Na Junta Comercial de São Paulo, a Arpar se diz especialista em comércio de equipamentos de informática e prestação de serviços de informação. Na Receita Federal, ela informa desempenhar a função de holding de instituições não financeiras. “As transações com empresas de estrutura duvidosa e o uso de intermediários para a movimentação de recursos indicam uma tentativa deliberada de evitar a fiscalização bancária, além de esconder a fonte dos valores”, afirma a PF. A polícia estranhou o fato de Antunes enviar para essa associação, “sem justificativa aparente”, praticamente todo o dinheiro que recebeu de sindicatos e associações envolvidos na fraude contra os aposentados. Uma parte voltava depois para as empresas do próprio Antunes. O restante era usado para os tais pagamentos “a terceiros”, como Boudens.

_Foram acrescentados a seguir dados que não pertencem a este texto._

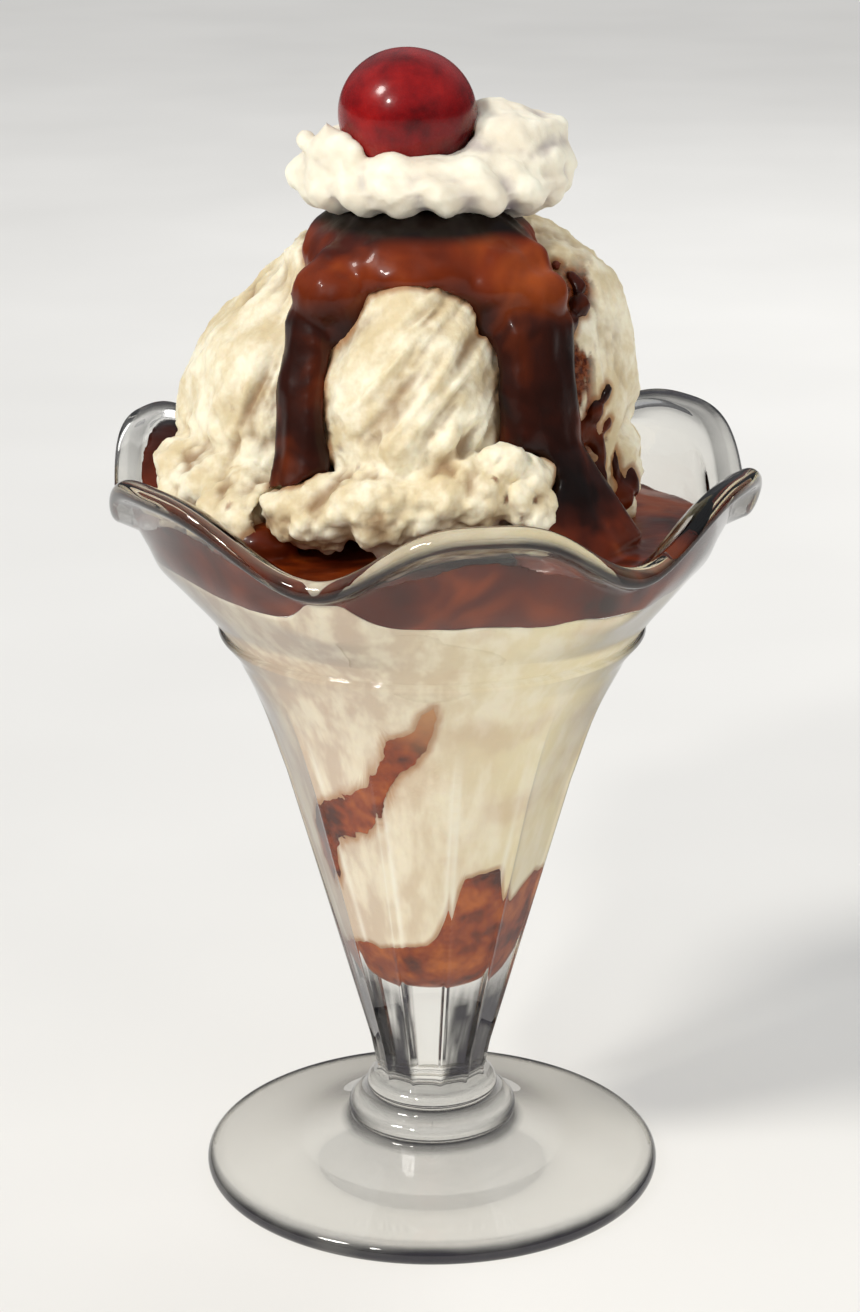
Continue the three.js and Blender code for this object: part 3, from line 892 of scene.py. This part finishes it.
conePoints = meshPoints(coneMesh)[0]
besideFudge = np.maximum(nearness(conePoints, streakMesh, coneMarks["besideStreak"]),
                         nearness(conePoints, baseMesh, coneMarks["besideBase"]))
storeShare(coneMesh, "rib", coneMarks["rib"] * ribHighlightShare(conePoints))
storeShare(coneMesh, "stain", coneMarks["stain"] * besideFudge)
finishPiece("coneIceCream", coneMesh, coneCreamFinish(), "ice_cream", "ice_cream_fill")
print("filling made")

# scoops: each is its solid with a finer skin, scraped by the scoop and crumbly where it was pressed
scoops = {
    "scoop_front": {"name": "frontScoop", "lean": 44, "stroke": 0.85, "crumb": 0.12, "trim": 0, "seed": 101},
    "scoop_left": {"name": "leftScoop", "lean": 26, "stroke": 0.85, "crumb": 0.6, "trim": 1.4, "seed": 111},
    "scoop_right": {"name": "rightScoop", "lean": -6, "stroke": 0.5, "crumb": 0.5, "trim": 0, "seed": 121},
    "scoop_back": {"name": "backScoop", "lean": 15, "stroke": 0.65, "crumb": 0.7, "trim": 0, "seed": 131},
}
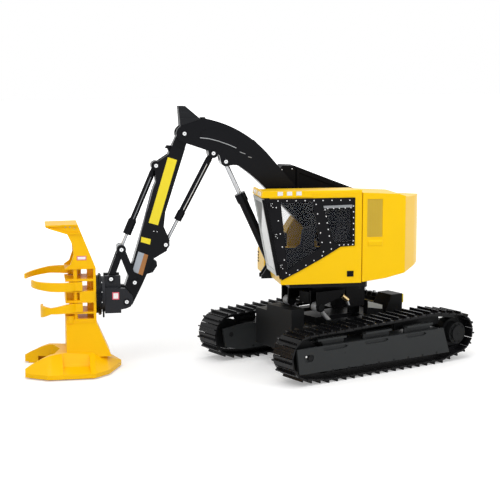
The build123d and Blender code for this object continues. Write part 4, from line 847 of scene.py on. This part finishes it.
def world_light():
    """Even light, seen as white behind the model."""
    world = bpy.data.worlds.new("studio")
    world.use_nodes = True
    bpy.context.scene.world = world
    tree = world.node_tree
    back = tree.nodes["Background"]
    path = tree.nodes.new("ShaderNodeLightPath")
    both = tree.nodes.new("ShaderNodeMath")
    both.operation = "MAXIMUM"
    tree.links.new(path.outputs["Is Camera Ray"], both.inputs[0])
    tree.links.new(path.outputs["Is Transmission Ray"], both.inputs[1])
    glossy = tree.nodes.new("ShaderNodeMath")
    glossy.operation = "MAXIMUM"
    tree.links.new(both.outputs[0], glossy.inputs[0])
    tree.links.new(path.outputs["Is Glossy Ray"], glossy.inputs[1])
    strength = tree.nodes.new("ShaderNodeMath")
    strength.operation = "MULTIPLY_ADD"
    tree.links.new(glossy.outputs[0], strength.inputs[0])
    strength.inputs[1].default_value = 1 - WORLD_LIGHT
    strength.inputs[2].default_value = WORLD_LIGHT
    back.inputs["Color"].default_value = (1, 1, 1, 1)
    tree.links.new(strength.outputs[0], back.inputs["Strength"])


def camera():
    """Camera at the photograph's place: long lens, a little higher than the model."""
    data = bpy.data.cameras.new("camera")
    data.sensor_width = 36.0
    data.lens = 92.16
    data.clip_start = 0.05
    data.clip_end = 20
    obj = bpy.data.objects.new("camera", data)
    obj.location = Vector(CAMERA_AT) * MM
    heading = Vector(CAMERA_HEADING)
    pitch = math.radians(CAMERA_PITCH)
    look = heading * math.cos(pitch) - Vector((0, 0, math.sin(pitch)))
    obj.rotation_mode = "QUATERNION"
    obj.rotation_quaternion = look.to_track_quat("-Z", "Y")
    bpy.context.scene.collection.objects.link(obj)
    bpy.context.scene.camera = obj


floor()
world_light()
area_light("key", (0.75, 0.55, 0.95), (0.02, 0, 0.06), (0.7, 0.7), 6.0)
area_light("fill", (-0.5, 0.95, 0.5), (0, 0, 0.06), (0.8, 0.6), 2.6)
area_light("top", (0.05, 0.0, 1.1), (0, 0, 0.05), (0.9, 0.9), 5.0)
camera()
bpy.context.scene.view_settings.view_transform = "Standard"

Não é a primeira vez que o nome do advogado aparece ligado a uma história polêmica. Em outubro de 2021, uma reportagem de VEJA revelou a existência de um esquema de apropriação de salários de servidores do gabinete de Alcolumbre — a notória rachadinha. Durante anos, seis moradoras da periferia de Brasília, pobres e desempregadas, foram admitidas como “auxiliares” do parlamentar, mas dispensadas de trabalhar. Elas compareciam ao Congresso uma vez por mês, apenas para assinar a folha de ponto e sacar o pagamento num caixa eletrônico, e devolviam parte do dinheiro. Na época, a Procuradoria-Geral da República abriu investigação para apurar as denúncias. Boudens, então chefe de gabinete de Alcolumbre, assumiu a responsabilidade pelo crime, fez um acordo com a Justiça e se comprometeu a devolver o dinheiro desviado. Após o escândalo, ele deixou a chefia de gabinete, mas continuou trabalhando diretamente com Alcolumbre. Em agosto de 2024, foi transferido para o cargo de assessor parlamentar no conselho de assuntos políticos do Senado. Procurado por VEJA, Boudens não respondeu ao pedido de entrevista. Integrantes da CMPI estão confiantes de que seguir o caminho do dinheiro é a melhor estratégia para desvendar o esquema do roubo bilionário no INSS.